━━━ DATASET EXTRACT
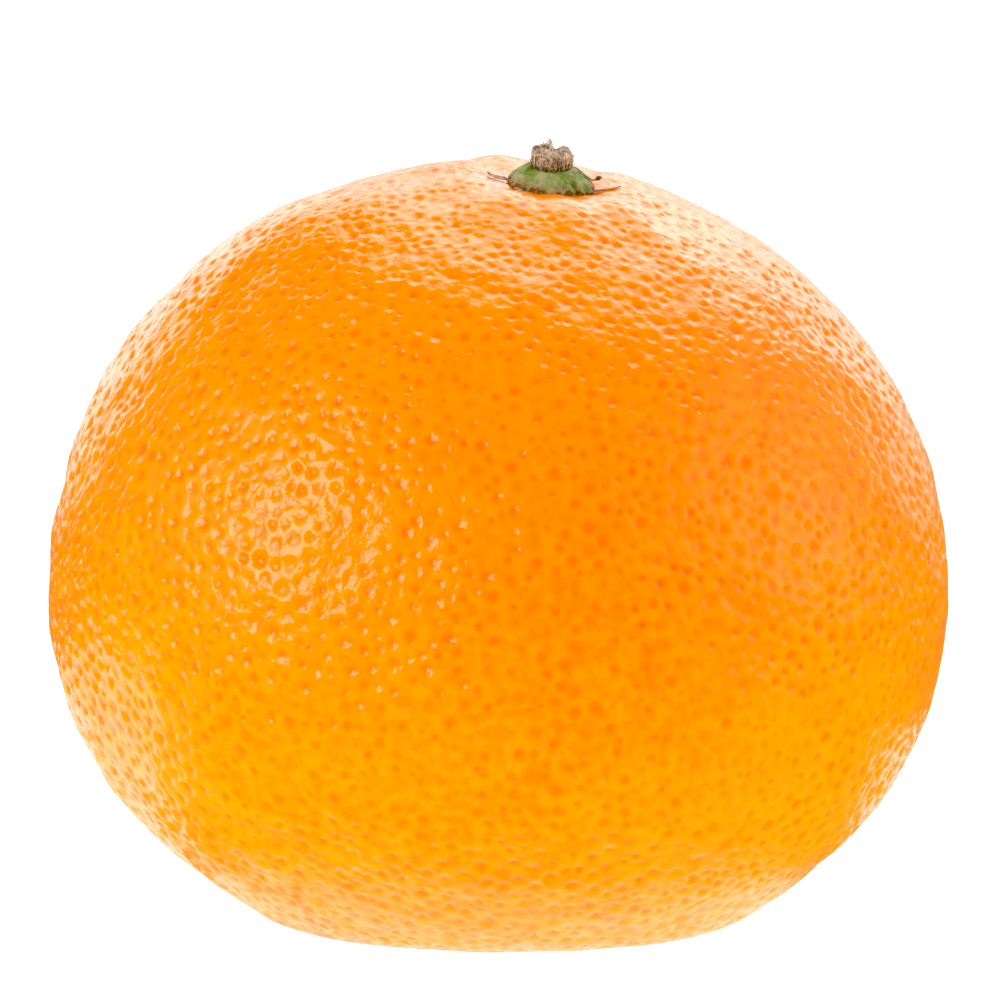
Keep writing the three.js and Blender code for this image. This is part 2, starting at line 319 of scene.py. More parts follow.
@dataclass
class FruitForm:
    """The mean surface of the fruit: two super-ellipse halves with swellings, leaned, with a flat spot.

    Attributes:
        box: Lowest and highest corner of the fruit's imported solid.
        half_width: Half the width at the widest level, before the swellings.
        upper: Height from the widest level to the stalk end, as a share of half_width.
        lower: Depth from the widest level to the far end, as a share of half_width.
        upper_power: Exponent of the upper half, where 2 is an ellipse.
        lower_power: Exponent of the lower half.
        lean_right: Lean of the stalk end towards +X, in degrees.
        lean_front: Lean of the stalk end towards -Y, in degrees.
        flat_depth: Distance from the middle down to the flat spot, as a share of half_width.
        flat_softness: Height over which the rind turns into the flat spot.
        basin_radius: Radius of the basin round the calyx.
        basin_depth: Depth of the basin.
        shoulder_radius: Radius of the low ring round the basin.
        shoulder_width: Half-width of that ring.
        shoulder_height: Height of that ring.
        furrows: Number of furrows that run out from the calyx.
        furrow_depth: Depth of a furrow.
        furrow_reach: Distance from the fruit's axis to which the furrows run.
        scar_radius: Radius of the scar at the far end.
        scar_depth: Depth of the scar.
        shift: Move from the fruit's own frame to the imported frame.
    """

    box: tuple[Vector, Vector]
    half_width: float = 31.7 * MM
    upper: float = 0.936
    lower: float = 0.868
    upper_power: float = 1.97
    lower_power: float = 1.94
    lean_right: float = 6.4
    lean_front: float = 12.2
    flat_depth: float = 0.772
    flat_softness: float = 1.5 * MM
    basin_radius: float = 4.3 * MM
    basin_depth: float = 0.9 * MM
    shoulder_radius: float = 6.2 * MM
    shoulder_width: float = 2.4 * MM
    shoulder_height: float = 0.35 * MM
    furrows: int = 9
    furrow_depth: float = 0.15 * MM
    furrow_reach: float = 13 * MM
    scar_radius: float = 1.7 * MM
    scar_depth: float = 0.55 * MM
    shift: Array = field(init=False)

    def __post_init__(self) -> None:
        """Moves the form so that its outline, seen from above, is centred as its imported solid's is."""
        self.shift = np.array([0, 0, self.flat_depth * self.half_width])
        points = self.surface(spiral(20000, start=0.5))
        low, high = self.box
        for axis in range(2):
            middle = (points[:, axis].min() + points[:, axis].max()) / 2
            self.shift[axis] = (low[axis] + high[axis]) / 2 - middle

    @property
    def lean(self) -> Array:
        """The turn from the fruit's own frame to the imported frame, as a 3 by 3 array."""
        front = Matrix.Rotation(math.radians(self.lean_front), 3, "X")
        return np.array(front @ Matrix.Rotation(math.radians(self.lean_right), 3, "Y"))

    @property
    def middle(self) -> Vector:
        """The middle of the fruit's widest level."""
        return Vector(self.shift)

    @property
    def far_end(self) -> Array:
        """The place of the scar, at the fruit's own axis on the flat spot."""
        below = self.lean @ np.array([0, 0, -self.lower * self.half_width]) + self.shift
        return np.array([below[0], below[1], 0])

    @property
    def crown_frame(self) -> Matrix:
        """The frame of the calyx, on the top of the mean surface at the fruit's own axis."""
        top = self.lean @ np.array([0, 0, self.upper * self.half_width]) + self.shift
        return Matrix.Translation(Vector(top)) @ Matrix(self.lean.tolist()).to_4x4()

    def radius(self, directions: Array) -> Array:
        """Distance from the middle to the mean surface, for each unit vector of the fruit's own frame."""
        up = directions[:, 2] > 0
        height = np.where(up, self.upper, self.lower)
        power = np.where(up, self.upper_power, self.lower_power)
        across = np.hypot(directions[:, 0], directions[:, 1])
        radius = (across**power + (np.abs(directions[:, 2]) / height) ** power) ** (-1 / power)
        for swelling in SWELLINGS:
            radius *= 1 + swelling.at(directions)
        return radius * self.half_width

    def crown(self, from_axis: Array, azimuth: Array) -> Array:
        """Height of the basin, shoulder and furrows round the calyx above the mean surface."""
        basin = -self.basin_depth * bell(from_axis, self.basin_radius)
        shoulder = self.shoulder_height * bell(from_axis - self.shoulder_radius, self.shoulder_width)
        reach = bell(from_axis - self.shoulder_radius, self.furrow_reach - self.shoulder_radius)
        reach = reach * (1 - bell(from_axis, self.basin_radius))
        return basin + shoulder + self.furrow_depth * np.cos(self.furrows * azimuth) * reach

    def rind_height(self, from_axis: Array, azimuth: Array) -> Array:
        """Height of the rind in the calyx's frame."""
        rounding = from_axis**2 * self.upper / (2 * self.half_width)
        return self.crown(from_axis, azimuth) - rounding

    def swells(self, points: Array) -> Array:
        """The rind's own unevenness, from broad swells down to ripples wider than a pit."""
        broad = seeded_waves(points, 15 * MM, 0.1 * MM, seed=3)
        middling = seeded_waves(points, 5 * MM, 0.045 * MM, seed=4)
        return broad + middling + seeded_waves(points, 2.6 * MM, 0.018 * MM, seed=5)

    def surface(self, directions: Array) -> Array:
        """The settled surface without its pits.

        Args:
            directions: An (n, 3) array of unit vectors in the fruit's own frame.

        Returns:
            The place of the surface in each direction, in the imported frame.
        """
        points = directions * self.radius(directions)[:, None]
        from_axis = np.hypot(points[:, 0], points[:, 1])
        azimuth = np.arctan2(points[:, 1], points[:, 0])
        relief = np.where(directions[:, 2] > 0, self.crown(from_axis, azimuth), 0) + self.swells(points)
        points = (points + directions * relief[:, None]) @ self.lean.T
        return self.settled(points) + self.shift

    def settled(self, points: Array) -> Array:
        """Flattens points against the floor and presses in the scar of the far end."""
        floor, soft = -self.flat_depth * self.half_width, self.flat_softness
        over = points[:, 2] - floor + soft
        rounded = floor + np.clip(over, 0, None) ** 2 / (4 * soft)
        height = np.where(over >= 2 * soft, points[:, 2], rounded)
        far_end = self.far_end - self.shift
        from_scar = np.hypot(points[:, 0] - far_end[0], points[:, 1] - far_end[1])
        height += np.where(height < 0, self.scar_depth * bell(from_scar, self.scar_radius), 0)
        return np.stack([points[:, 0], points[:, 1], height], axis=1)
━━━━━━
▶ **WHAT YOU ARE ASKED TO DO**
Extract all of the material exactly as it is written.

▶ **TASK RESPONSE**
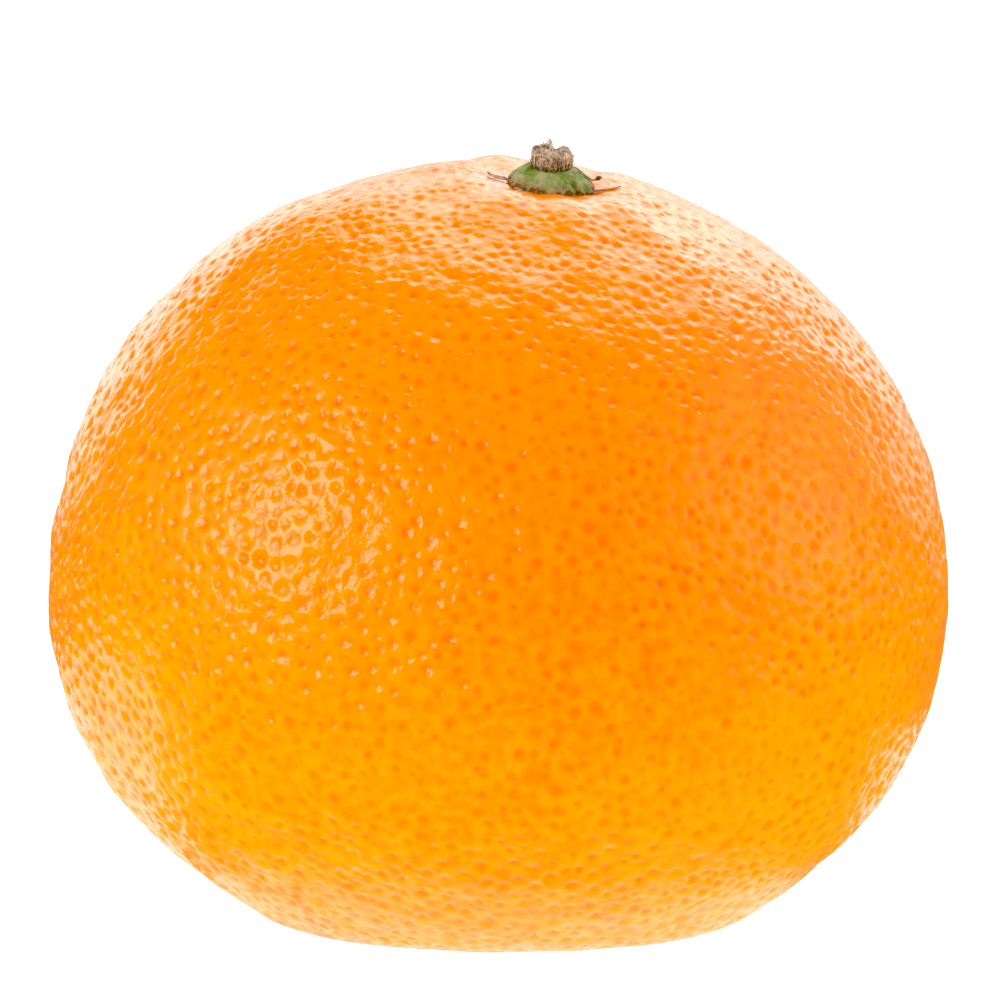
Keep writing the three.js and Blender code for this image. This is part 2, starting at line 319 of scene.py. More parts follow.
@dataclass
class FruitForm:
    """The mean surface of the fruit: two super-ellipse halves with swellings, leaned, with a flat spot.

    Attributes:
        box: Lowest and highest corner of the fruit's imported solid.
        half_width: Half the width at the widest level, before the swellings.
        upper: Height from the widest level to the stalk end, as a share of half_width.
        lower: Depth from the widest level to the far end, as a share of half_width.
        upper_power: Exponent of the upper half, where 2 is an ellipse.
        lower_power: Exponent of the lower half.
        lean_right: Lean of the stalk end towards +X, in degrees.
        lean_front: Lean of the stalk end towards -Y, in degrees.
        flat_depth: Distance from the middle down to the flat spot, as a share of half_width.
        flat_softness: Height over which the rind turns into the flat spot.
        basin_radius: Radius of the basin round the calyx.
        basin_depth: Depth of the basin.
        shoulder_radius: Radius of the low ring round the basin.
        shoulder_width: Half-width of that ring.
        shoulder_height: Height of that ring.
        furrows: Number of furrows that run out from the calyx.
        furrow_depth: Depth of a furrow.
        furrow_reach: Distance from the fruit's axis to which the furrows run.
        scar_radius: Radius of the scar at the far end.
        scar_depth: Depth of the scar.
        shift: Move from the fruit's own frame to the imported frame.
    """

    box: tuple[Vector, Vector]
    half_width: float = 31.7 * MM
    upper: float = 0.936
    lower: float = 0.868
    upper_power: float = 1.97
    lower_power: float = 1.94
    lean_right: float = 6.4
    lean_front: float = 12.2
    flat_depth: float = 0.772
    flat_softness: float = 1.5 * MM
    basin_radius: float = 4.3 * MM
    basin_depth: float = 0.9 * MM
    shoulder_radius: float = 6.2 * MM
    shoulder_width: float = 2.4 * MM
    shoulder_height: float = 0.35 * MM
    furrows: int = 9
    furrow_depth: float = 0.15 * MM
    furrow_reach: float = 13 * MM
    scar_radius: float = 1.7 * MM
    scar_depth: float = 0.55 * MM
    shift: Array = field(init=False)

    def __post_init__(self) -> None:
        """Moves the form so that its outline, seen from above, is centred as its imported solid's is."""
        self.shift = np.array([0, 0, self.flat_depth * self.half_width])
        points = self.surface(spiral(20000, start=0.5))
        low, high = self.box
        for axis in range(2):
            middle = (points[:, axis].min() + points[:, axis].max()) / 2
            self.shift[axis] = (low[axis] + high[axis]) / 2 - middle

    @property
    def lean(self) -> Array:
        """The turn from the fruit's own frame to the imported frame, as a 3 by 3 array."""
        front = Matrix.Rotation(math.radians(self.lean_front), 3, "X")
        return np.array(front @ Matrix.Rotation(math.radians(self.lean_right), 3, "Y"))

    @property
    def middle(self) -> Vector:
        """The middle of the fruit's widest level."""
        return Vector(self.shift)

    @property
    def far_end(self) -> Array:
        """The place of the scar, at the fruit's own axis on the flat spot."""
        below = self.lean @ np.array([0, 0, -self.lower * self.half_width]) + self.shift
        return np.array([below[0], below[1], 0])

    @property
    def crown_frame(self) -> Matrix:
        """The frame of the calyx, on the top of the mean surface at the fruit's own axis."""
        top = self.lean @ np.array([0, 0, self.upper * self.half_width]) + self.shift
        return Matrix.Translation(Vector(top)) @ Matrix(self.lean.tolist()).to_4x4()

    def radius(self, directions: Array) -> Array:
        """Distance from the middle to the mean surface, for each unit vector of the fruit's own frame."""
        up = directions[:, 2] > 0
        height = np.where(up, self.upper, self.lower)
        power = np.where(up, self.upper_power, self.lower_power)
        across = np.hypot(directions[:, 0], directions[:, 1])
        radius = (across**power + (np.abs(directions[:, 2]) / height) ** power) ** (-1 / power)
        for swelling in SWELLINGS:
            radius *= 1 + swelling.at(directions)
        return radius * self.half_width

    def crown(self, from_axis: Array, azimuth: Array) -> Array:
        """Height of the basin, shoulder and furrows round the calyx above the mean surface."""
        basin = -self.basin_depth * bell(from_axis, self.basin_radius)
        shoulder = self.shoulder_height * bell(from_axis - self.shoulder_radius, self.shoulder_width)
        reach = bell(from_axis - self.shoulder_radius, self.furrow_reach - self.shoulder_radius)
        reach = reach * (1 - bell(from_axis, self.basin_radius))
        return basin + shoulder + self.furrow_depth * np.cos(self.furrows * azimuth) * reach

    def rind_height(self, from_axis: Array, azimuth: Array) -> Array:
        """Height of the rind in the calyx's frame."""
        rounding = from_axis**2 * self.upper / (2 * self.half_width)
        return self.crown(from_axis, azimuth) - rounding

    def swells(self, points: Array) -> Array:
        """The rind's own unevenness, from broad swells down to ripples wider than a pit."""
        broad = seeded_waves(points, 15 * MM, 0.1 * MM, seed=3)
        middling = seeded_waves(points, 5 * MM, 0.045 * MM, seed=4)
        return broad + middling + seeded_waves(points, 2.6 * MM, 0.018 * MM, seed=5)

    def surface(self, directions: Array) -> Array:
        """The settled surface without its pits.

        Args:
            directions: An (n, 3) array of unit vectors in the fruit's own frame.

        Returns:
            The place of the surface in each direction, in the imported frame.
        """
        points = directions * self.radius(directions)[:, None]
        from_axis = np.hypot(points[:, 0], points[:, 1])
        azimuth = np.arctan2(points[:, 1], points[:, 0])
        relief = np.where(directions[:, 2] > 0, self.crown(from_axis, azimuth), 0) + self.swells(points)
        points = (points + directions * relief[:, None]) @ self.lean.T
        return self.settled(points) + self.shift

    def settled(self, points: Array) -> Array:
        """Flattens points against the floor and presses in the scar of the far end."""
        floor, soft = -self.flat_depth * self.half_width, self.flat_softness
        over = points[:, 2] - floor + soft
        rounded = floor + np.clip(over, 0, None) ** 2 / (4 * soft)
        height = np.where(over >= 2 * soft, points[:, 2], rounded)
        far_end = self.far_end - self.shift
        from_scar = np.hypot(points[:, 0] - far_end[0], points[:, 1] - far_end[1])
        height += np.where(height < 0, self.scar_depth * bell(from_scar, self.scar_radius), 0)
        return np.stack([points[:, 0], points[:, 1], height], axis=1)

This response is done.